REQUIRED WORK => Reproduce the top of the data verbatim, through and including the line that contains "3, proud: 0.7".

DATA SECTION =>
++++

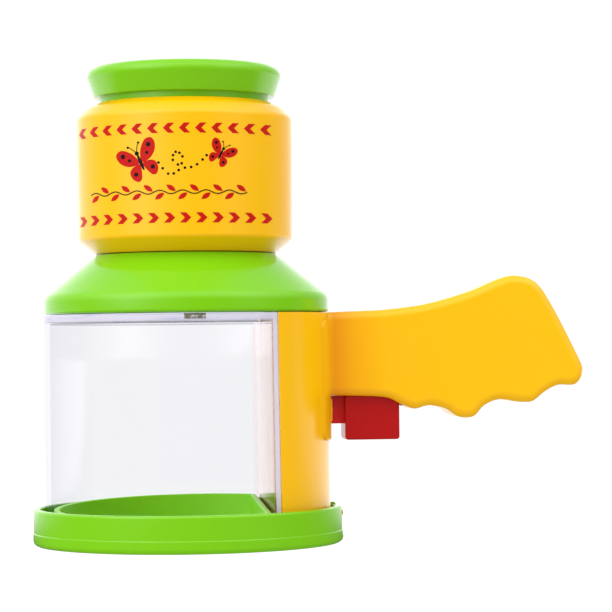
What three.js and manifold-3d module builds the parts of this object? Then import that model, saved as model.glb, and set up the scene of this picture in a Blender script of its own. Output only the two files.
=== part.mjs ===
// A hand-held bug catcher and viewer, in millimetres, +Z up.
// The clear chamber stands on a green tray that swings down as a trap door when the trigger under
// the handle is pulled. A green shoulder and a yellow barrel above it carry two lenses, and the
// green eyepiece slides in and out of the barrel to focus.
// The origin is the middle of the tray's underside. The handle points along +X.
import * as THREE from 'three';
import { mergeVertices } from 'three/addons/utils/BufferGeometryUtils.js';
import Module from 'manifold-3d';

// Gaps that several pieces share
const gap = 0.3; // between fixed pieces that touch
const slideGap = 0.3; // between pieces that slide or turn
const cutOverrun = 5; // how far a cutting shape runs past what it cuts
const weldSink = 0.6; // how far a rib or boss runs into the wall that carries it

// Clear chamber: a D-shaped cup, flat on the handle side, open at the bottom
const body = { radius: 45.4, wall: 1.8, bottomZ: 2.5, height: 69.9, cornerToColumn: 19 };
const roof = { thickness: 3.2, holeMargin: 2.8 };

// Yellow column that closes the handle side of the chamber
const column = { backWall: 1.5, bridge: 1.8, recess: 1.2 };
const saddle = { halfWidth: 18.2, height: 38.1, topMargin: 1.7, cornerRadius: 3, proud: 0.7 };

// Green tray, which is the trap door
const tray = {
  rimGap: 1.8, rimWall: 2, height: 11.7, floor: 2.2, edgeRadius: 1.7, lipRadius: 0.8,
  bandHeight: 3.9, bandProud: 0.25, ringGap: 0.8, ringSwing: 1.5, ringWall: 1.8, ringLowHeight: 9,
  ringHighHeight: 12, notchMargin: 5.9,
};
const hinge = {
  standOff: 1.8, aboveFloor: 7.2, pinRadius: 0.75, boreGap: 0.3, knuckleWall: 0.65, knuckleHalf: 5.1,
};
const lug = { wall: 0.85, width: 3 };
const horn = { reach: 4.2, restAngle: 150, width: 2.6, pinRadius: 0.9, bossWall: 0.6 };

// Trigger, a lever whose short arm pushes the rod down
const trigger = {
  pivotInset: 2.9, pivotRise: 3.1, armReach: 9.5, armWidth: 3, armBossWall: 0.9, armPin: 1, hubWall: 2,
  pinRadius: 1, hubHalf: 3.9, stemHalf: 3.5, stemAbove: 4.3, stemBelow: 4.5, stemLength: 4.6,
  blockHalf: 6.7, blockLength: 17.5, blockHeight: 17.7, blockRise: 3.7, shoulder: 6.5,
  cornerRadius: 1.6, edgeRadius: 0.8,
};
const ear = { wall: 2.1, width: 3.4 };
const leverPlate = { lowY: -1.8, highY: 0.7 }; // the plane of the tray's horn and the trigger's arm

// Push rod, a flat dog-leg plate, with the coil spring that lifts it
const rod = {
  thickness: 2.4, stemWidth: 4, slotMargin: 0.7, slotWall: 1.1, slotPlay: 0.25, collarDrop: 7,
  collarHeight: 1.5, collarOverhang: 1.6, prongWall: 1.5, prongReach: 1,
  forkDepth: 3.1,
};
const shelf = { thickness: 1.3, margin: 1.7, upShare: 0.375 };
const spring = {
  wireRadius: 0.35, coilRadius: 3.15, pitch: 1.85, stepsPerTurn: 8, wireSides: 5, endGap: 0.25,
};

// Green shoulder between chamber and barrel
const shoulder = {
  proud: 0.1, collarHeight: 5.9, height: 19.3, bendRadius: 3, topRadius: 28.9, wall: 2, holeRadius: 25,
};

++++

RESPONSE FOR THIS EXERCISE =>
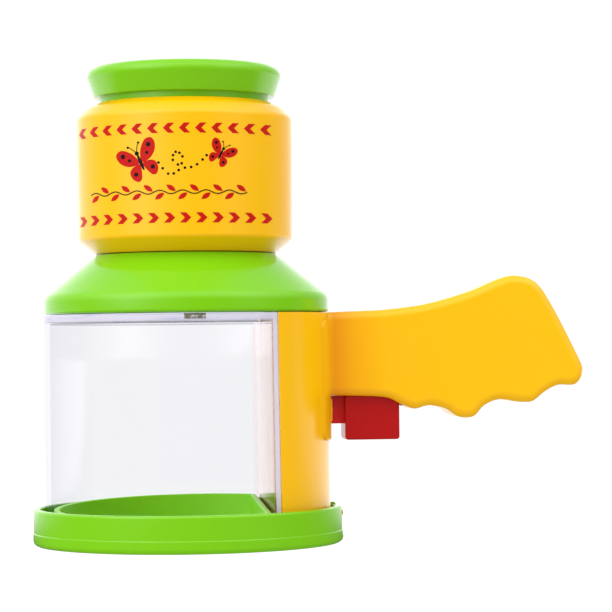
What three.js and manifold-3d module builds the parts of this object? Then import that model, saved as model.glb, and set up the scene of this picture in a Blender script of its own. Output only the two files.
=== part.mjs ===
// A hand-held bug catcher and viewer, in millimetres, +Z up.
// The clear chamber stands on a green tray that swings down as a trap door when the trigger under
// the handle is pulled. A green shoulder and a yellow barrel above it carry two lenses, and the
// green eyepiece slides in and out of the barrel to focus.
// The origin is the middle of the tray's underside. The handle points along +X.
import * as THREE from 'three';
import { mergeVertices } from 'three/addons/utils/BufferGeometryUtils.js';
import Module from 'manifold-3d';

// Gaps that several pieces share
const gap = 0.3; // between fixed pieces that touch
const slideGap = 0.3; // between pieces that slide or turn
const cutOverrun = 5; // how far a cutting shape runs past what it cuts
const weldSink = 0.6; // how far a rib or boss runs into the wall that carries it

// Clear chamber: a D-shaped cup, flat on the handle side, open at the bottom
const body = { radius: 45.4, wall: 1.8, bottomZ: 2.5, height: 69.9, cornerToColumn: 19 };
const roof = { thickness: 3.2, holeMargin: 2.8 };

// Yellow column that closes the handle side of the chamber
const column = { backWall: 1.5, bridge: 1.8, recess: 1.2 };
const saddle = { halfWidth: 18.2, height: 38.1, topMargin: 1.7, cornerRadius: 3, proud: 0.7 };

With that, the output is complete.